– Он, он. Его почерк! – сказал Кроткий.
– Ладно! – махнул рукой Терещенко. – Спасибо за критику, Пробкин, она движущая сила нашего общества. Так? Только, если смелый, подписываться надо. Верно? Перейдем к существу дела. Почему не сели на местном аэродроме? Кто дал право? Почему не запросили разрешения по радио на посадку у больницы?
– Сомневался в положительном ответе, а старикан умирал.
– Вас просил сесть поближе врач?
Семен внимательно посмотрел на него, на Кроткого, на Аракеляна.
– По Правилам это не имеет значения.
– А на колеса можно было присесть? – Вопрос Кроткого прозвучал как-то нерешительно, хотя и был произнесен сиплым басом. – Может быть, тогда…
– Тогда бы самолет скапотировал2, и от кабины остался блин!
Дверь кабинета приоткрылась:
– Разрешите?
– Я занят! – крикнул Терещенко. – Ну и заварили кашу, Пробкин!
– Все делал, как учили.
– Кто учил? – насторожился Терещенко.
– Ну, например, министр гражданского флота. Недавно читал о его отношении к людям. Впечатляет и достойно подражания.
Терещенко поморщился и пожевал нижнюю губу.
– Ишь ты! Грамотен, баснописец! – выражая поддельное изумление, негромко сказал он. – Идите!
В дверях Семен встретился с секретаршей командира отряда. Девушка, стуча каблуками по паркету, подошла к Аракеляну.
– Вам записка. Передал шофер санитарной машины.
– Спасибо.
Аракелян прочитал записку и положил ее перед Терещенко.

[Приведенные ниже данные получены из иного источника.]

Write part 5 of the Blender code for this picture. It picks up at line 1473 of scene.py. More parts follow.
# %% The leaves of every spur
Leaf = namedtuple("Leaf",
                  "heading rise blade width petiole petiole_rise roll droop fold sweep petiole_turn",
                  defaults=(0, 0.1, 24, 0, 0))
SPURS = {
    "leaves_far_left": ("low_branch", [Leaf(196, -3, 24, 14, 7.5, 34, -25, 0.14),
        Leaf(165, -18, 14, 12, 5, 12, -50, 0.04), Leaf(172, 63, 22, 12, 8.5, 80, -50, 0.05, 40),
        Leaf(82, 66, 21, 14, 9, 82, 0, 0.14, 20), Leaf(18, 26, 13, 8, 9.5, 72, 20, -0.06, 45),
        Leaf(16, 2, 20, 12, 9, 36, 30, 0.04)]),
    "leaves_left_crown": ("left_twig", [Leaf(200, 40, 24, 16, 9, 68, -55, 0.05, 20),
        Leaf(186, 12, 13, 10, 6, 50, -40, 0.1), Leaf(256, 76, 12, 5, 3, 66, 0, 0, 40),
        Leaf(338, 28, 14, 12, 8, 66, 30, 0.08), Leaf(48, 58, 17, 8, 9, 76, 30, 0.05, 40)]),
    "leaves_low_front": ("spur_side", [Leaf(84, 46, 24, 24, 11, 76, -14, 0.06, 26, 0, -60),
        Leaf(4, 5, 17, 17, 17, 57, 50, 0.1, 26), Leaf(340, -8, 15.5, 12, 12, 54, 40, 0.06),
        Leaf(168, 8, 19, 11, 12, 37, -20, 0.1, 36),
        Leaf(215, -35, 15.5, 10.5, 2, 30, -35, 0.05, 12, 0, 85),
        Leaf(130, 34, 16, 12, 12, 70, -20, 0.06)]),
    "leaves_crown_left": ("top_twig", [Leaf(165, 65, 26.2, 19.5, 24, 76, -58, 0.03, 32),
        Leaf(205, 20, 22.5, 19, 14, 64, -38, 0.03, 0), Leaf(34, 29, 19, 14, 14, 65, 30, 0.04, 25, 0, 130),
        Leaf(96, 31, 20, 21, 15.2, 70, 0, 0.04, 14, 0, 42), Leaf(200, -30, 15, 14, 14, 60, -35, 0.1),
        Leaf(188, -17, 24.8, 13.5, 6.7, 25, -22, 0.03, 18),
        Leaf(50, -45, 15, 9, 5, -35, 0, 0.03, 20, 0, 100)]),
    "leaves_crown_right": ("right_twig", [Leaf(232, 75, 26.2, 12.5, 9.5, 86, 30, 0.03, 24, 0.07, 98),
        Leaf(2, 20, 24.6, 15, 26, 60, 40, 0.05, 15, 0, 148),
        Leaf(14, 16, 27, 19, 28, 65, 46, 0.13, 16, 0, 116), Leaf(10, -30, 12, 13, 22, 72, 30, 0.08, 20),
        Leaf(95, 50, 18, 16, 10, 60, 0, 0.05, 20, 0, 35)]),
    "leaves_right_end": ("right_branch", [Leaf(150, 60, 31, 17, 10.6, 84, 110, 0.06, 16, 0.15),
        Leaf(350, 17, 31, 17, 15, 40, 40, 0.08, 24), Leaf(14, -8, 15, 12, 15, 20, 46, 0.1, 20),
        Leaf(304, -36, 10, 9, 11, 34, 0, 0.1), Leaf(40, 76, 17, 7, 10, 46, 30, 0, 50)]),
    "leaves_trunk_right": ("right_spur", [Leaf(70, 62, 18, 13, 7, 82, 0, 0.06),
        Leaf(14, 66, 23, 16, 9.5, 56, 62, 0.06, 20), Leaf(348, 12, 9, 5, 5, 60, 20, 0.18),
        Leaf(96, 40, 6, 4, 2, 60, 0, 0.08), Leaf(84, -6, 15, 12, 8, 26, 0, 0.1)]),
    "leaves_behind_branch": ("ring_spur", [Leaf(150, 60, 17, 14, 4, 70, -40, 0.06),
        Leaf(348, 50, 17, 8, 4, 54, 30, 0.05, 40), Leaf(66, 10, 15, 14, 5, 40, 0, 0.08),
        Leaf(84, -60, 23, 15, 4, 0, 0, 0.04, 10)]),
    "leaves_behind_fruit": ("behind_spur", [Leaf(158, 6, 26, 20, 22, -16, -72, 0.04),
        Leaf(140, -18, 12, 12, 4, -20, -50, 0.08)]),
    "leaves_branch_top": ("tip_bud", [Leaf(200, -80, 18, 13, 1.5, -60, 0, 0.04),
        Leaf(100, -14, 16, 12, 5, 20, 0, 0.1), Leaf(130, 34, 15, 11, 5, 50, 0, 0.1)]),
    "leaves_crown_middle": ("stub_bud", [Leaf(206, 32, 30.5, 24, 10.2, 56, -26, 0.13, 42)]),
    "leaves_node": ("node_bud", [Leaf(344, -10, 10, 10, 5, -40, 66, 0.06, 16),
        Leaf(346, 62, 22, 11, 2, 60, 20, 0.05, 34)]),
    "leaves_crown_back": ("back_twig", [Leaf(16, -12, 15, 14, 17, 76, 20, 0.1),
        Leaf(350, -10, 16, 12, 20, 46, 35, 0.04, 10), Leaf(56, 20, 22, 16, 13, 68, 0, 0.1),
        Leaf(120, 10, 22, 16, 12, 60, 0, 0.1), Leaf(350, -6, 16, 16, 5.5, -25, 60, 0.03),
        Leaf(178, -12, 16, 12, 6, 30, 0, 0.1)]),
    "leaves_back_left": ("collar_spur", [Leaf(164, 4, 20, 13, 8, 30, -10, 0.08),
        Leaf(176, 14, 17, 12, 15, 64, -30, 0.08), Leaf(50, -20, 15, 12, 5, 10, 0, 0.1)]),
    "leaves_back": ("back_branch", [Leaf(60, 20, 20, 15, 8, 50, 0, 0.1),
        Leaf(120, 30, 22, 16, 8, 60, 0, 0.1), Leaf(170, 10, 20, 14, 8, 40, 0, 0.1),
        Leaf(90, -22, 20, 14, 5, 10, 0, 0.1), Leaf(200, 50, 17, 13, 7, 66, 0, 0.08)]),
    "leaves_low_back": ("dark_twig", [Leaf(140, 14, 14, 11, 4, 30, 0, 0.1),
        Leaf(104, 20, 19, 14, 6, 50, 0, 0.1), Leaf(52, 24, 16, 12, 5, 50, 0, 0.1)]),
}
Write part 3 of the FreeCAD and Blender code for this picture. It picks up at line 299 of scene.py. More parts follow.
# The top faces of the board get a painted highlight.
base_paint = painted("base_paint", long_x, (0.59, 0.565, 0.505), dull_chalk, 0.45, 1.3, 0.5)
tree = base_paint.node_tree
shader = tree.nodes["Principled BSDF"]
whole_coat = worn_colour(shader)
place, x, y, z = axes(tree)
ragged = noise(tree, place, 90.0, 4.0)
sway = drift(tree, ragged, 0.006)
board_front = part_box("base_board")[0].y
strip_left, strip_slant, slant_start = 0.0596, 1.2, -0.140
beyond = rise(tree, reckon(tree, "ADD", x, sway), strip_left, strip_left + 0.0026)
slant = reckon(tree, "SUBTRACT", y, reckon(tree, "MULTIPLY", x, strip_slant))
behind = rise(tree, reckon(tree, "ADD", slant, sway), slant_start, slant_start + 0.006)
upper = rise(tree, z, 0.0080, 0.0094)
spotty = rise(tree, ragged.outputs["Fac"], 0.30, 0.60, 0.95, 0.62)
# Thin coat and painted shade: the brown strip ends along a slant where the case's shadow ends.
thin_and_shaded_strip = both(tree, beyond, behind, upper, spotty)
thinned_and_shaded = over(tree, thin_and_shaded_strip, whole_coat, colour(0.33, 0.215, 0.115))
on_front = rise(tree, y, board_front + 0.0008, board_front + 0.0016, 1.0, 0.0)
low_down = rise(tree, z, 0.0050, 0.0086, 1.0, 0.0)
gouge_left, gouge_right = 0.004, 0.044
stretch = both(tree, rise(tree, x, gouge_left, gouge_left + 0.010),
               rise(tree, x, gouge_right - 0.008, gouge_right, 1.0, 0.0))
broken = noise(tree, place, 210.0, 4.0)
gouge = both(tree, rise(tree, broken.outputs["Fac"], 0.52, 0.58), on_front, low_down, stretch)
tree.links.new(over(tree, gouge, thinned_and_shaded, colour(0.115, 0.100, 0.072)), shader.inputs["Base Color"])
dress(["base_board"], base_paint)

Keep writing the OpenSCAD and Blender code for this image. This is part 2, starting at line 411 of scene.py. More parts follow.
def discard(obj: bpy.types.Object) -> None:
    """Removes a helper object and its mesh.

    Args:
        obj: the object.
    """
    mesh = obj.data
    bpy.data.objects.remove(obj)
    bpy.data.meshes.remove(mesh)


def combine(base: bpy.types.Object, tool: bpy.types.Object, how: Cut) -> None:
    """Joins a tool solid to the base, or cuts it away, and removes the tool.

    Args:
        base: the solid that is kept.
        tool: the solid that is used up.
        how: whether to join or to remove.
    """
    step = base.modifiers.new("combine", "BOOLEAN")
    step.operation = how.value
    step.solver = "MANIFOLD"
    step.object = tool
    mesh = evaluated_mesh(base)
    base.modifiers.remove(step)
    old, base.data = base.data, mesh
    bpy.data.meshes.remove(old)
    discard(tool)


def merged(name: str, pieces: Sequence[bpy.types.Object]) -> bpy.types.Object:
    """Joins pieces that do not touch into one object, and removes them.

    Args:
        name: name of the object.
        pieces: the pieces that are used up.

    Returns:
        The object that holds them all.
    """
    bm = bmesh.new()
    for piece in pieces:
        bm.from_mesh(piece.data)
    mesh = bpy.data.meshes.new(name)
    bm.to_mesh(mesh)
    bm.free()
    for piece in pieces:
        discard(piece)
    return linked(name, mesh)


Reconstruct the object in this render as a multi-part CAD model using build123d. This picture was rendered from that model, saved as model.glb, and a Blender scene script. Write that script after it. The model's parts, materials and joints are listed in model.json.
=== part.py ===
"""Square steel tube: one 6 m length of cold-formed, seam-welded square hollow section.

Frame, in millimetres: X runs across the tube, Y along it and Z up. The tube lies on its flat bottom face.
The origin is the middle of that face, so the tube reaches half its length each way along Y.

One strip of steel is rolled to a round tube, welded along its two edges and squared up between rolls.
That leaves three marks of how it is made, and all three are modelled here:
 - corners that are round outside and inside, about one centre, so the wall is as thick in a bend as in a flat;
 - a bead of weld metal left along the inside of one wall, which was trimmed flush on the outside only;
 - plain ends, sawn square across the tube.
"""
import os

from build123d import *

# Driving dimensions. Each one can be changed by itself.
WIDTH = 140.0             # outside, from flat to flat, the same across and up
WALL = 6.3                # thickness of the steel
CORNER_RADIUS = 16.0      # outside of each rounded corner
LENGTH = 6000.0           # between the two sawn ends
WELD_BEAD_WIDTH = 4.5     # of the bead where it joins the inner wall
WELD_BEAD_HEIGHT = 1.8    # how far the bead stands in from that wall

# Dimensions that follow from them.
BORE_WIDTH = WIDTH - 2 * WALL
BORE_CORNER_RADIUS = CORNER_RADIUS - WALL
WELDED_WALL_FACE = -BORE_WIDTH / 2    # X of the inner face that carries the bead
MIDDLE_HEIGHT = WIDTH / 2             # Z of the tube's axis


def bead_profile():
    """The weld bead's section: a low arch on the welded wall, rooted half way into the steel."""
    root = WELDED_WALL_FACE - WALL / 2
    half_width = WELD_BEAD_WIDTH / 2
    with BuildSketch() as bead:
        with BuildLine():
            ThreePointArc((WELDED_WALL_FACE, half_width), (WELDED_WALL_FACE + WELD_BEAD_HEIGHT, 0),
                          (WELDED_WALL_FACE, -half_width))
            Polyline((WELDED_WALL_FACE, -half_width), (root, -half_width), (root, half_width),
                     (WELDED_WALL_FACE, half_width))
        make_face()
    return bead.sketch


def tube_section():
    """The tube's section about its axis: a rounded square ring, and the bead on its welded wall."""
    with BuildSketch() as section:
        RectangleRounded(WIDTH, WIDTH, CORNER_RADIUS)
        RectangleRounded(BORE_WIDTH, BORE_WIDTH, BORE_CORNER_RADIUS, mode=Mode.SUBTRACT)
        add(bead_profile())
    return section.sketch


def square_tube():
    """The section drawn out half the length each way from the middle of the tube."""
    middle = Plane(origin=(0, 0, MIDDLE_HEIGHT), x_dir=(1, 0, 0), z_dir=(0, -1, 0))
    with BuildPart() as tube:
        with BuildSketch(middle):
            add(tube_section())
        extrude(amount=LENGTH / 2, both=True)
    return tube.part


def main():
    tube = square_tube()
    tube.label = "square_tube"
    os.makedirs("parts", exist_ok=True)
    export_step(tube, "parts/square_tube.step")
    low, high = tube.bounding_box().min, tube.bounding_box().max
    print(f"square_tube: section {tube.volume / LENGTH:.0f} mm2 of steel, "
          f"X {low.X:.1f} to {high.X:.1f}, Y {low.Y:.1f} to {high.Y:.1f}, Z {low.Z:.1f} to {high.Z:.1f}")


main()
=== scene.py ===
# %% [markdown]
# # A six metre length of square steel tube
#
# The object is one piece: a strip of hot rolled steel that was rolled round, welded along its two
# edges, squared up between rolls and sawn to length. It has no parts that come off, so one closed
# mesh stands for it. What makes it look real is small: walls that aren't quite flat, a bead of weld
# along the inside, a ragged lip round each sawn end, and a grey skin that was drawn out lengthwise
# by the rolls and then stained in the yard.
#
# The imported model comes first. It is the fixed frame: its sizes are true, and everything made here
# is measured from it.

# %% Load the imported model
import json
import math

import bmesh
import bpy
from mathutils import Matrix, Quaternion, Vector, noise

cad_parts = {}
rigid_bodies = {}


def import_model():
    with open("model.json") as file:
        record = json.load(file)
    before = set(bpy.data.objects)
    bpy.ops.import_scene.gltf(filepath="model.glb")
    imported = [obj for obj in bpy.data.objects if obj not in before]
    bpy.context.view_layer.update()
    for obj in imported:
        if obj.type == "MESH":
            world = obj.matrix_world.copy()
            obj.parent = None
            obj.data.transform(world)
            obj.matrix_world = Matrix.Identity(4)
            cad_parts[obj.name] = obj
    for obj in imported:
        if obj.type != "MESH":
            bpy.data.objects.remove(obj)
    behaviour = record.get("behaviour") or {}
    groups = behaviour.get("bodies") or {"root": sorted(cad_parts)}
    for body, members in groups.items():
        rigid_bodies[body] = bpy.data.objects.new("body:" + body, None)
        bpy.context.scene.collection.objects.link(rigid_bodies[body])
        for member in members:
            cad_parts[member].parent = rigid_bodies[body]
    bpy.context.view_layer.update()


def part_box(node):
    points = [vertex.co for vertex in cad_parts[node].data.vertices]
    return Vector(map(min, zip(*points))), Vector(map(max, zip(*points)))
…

– Пишет начальник областной санитарной станции. Пилот садился по просьбе врача, и они ходатайствуют о поощрении.
– Мое дело, дорогой, служба. Их право благодарить. Дам указание занести благодарность в личное дело Пробкина и накажу его за нарушение Наставления по производству полетов.
– Прощать самовольства нельзя. Разведем анархию. Он мог запросить разрешение по радио…
– Правильно, Кроткий. И возможно, мы разрешили бы! – вставил Терещенко. – Ваше мнение, Сурен Карапетович, я не спрашиваю, оно, как в зеркале, отражается в ваших главах, и я с ним решительно не согласен. У командира звена происшедшее не переварилось.
– Наоборот!
– Интересно! – живо повернулся Терещенко к Романовскому.
– Жизнь человека дороже погнутых винтов и царапин на железе.
– Это цитата из книги министра?. Хотите придавить меня авторитетом? Разве мы говорим о чьей-то жизни?
– А должны в первую очередь помнить об этом.
– Гибкая позиция! Вы слышите, Кроткий?.. А если бы Пробкин разбился при посадке?
– Чтобы этого не случилось, он и садился на «живот».
– Ведь тогда бы умер не только больной, а погиб и врач, и сам пилот! – продолжал Терещенко, не замечая реплики Романовского. – Вы, все здесь сидящие, ручаетесь, что в будущем такая посадка не приведет к катастрофе? Класс пилотов разный, а пример заразителен! Подумайте, разберитесь, и вы поймете, что Терещенко не дуб с чином, что он болеет за будущее своих пилотов не менее вас, добреньких!
– Давайте подумаем, – сказал Аракелян. – Пусть и пилоты подумают. А для этого вынесем вопрос на собрание.
– В управление сообщаю, а с приказом подожду, – сказал Терещенко. – Мнение коллектива всегда полезно послушать, однако замечу: делаю вам, Сурен Карапетович, большую уступку и надеюсь, вы не пустите собрание на самотек… Все, товарищи!.. Сурен Карапетович, минутку! Принесите-ка мне басню этого молодца, хочу сам оценить местные таланты. Подойду объективно, обещаю, хотя признаюсь честно: борзописак не люблю!
Аракелян, остановив Романовского у двери своего кабинета, попросил обождать и через полминуты вынес листок бумаги.
– Отнесите басню командиру.
– Почему я?
– Прочитайте и оцените, как журналист.
– Журналист я еще жидкий… Гм, в посвящении действительно «П. С. Т.» «Гусь лапчатый» – не очень оригинальное название…
– Надо ли, Сурен Карапетович, сим опусом злить командира в данной ситуации?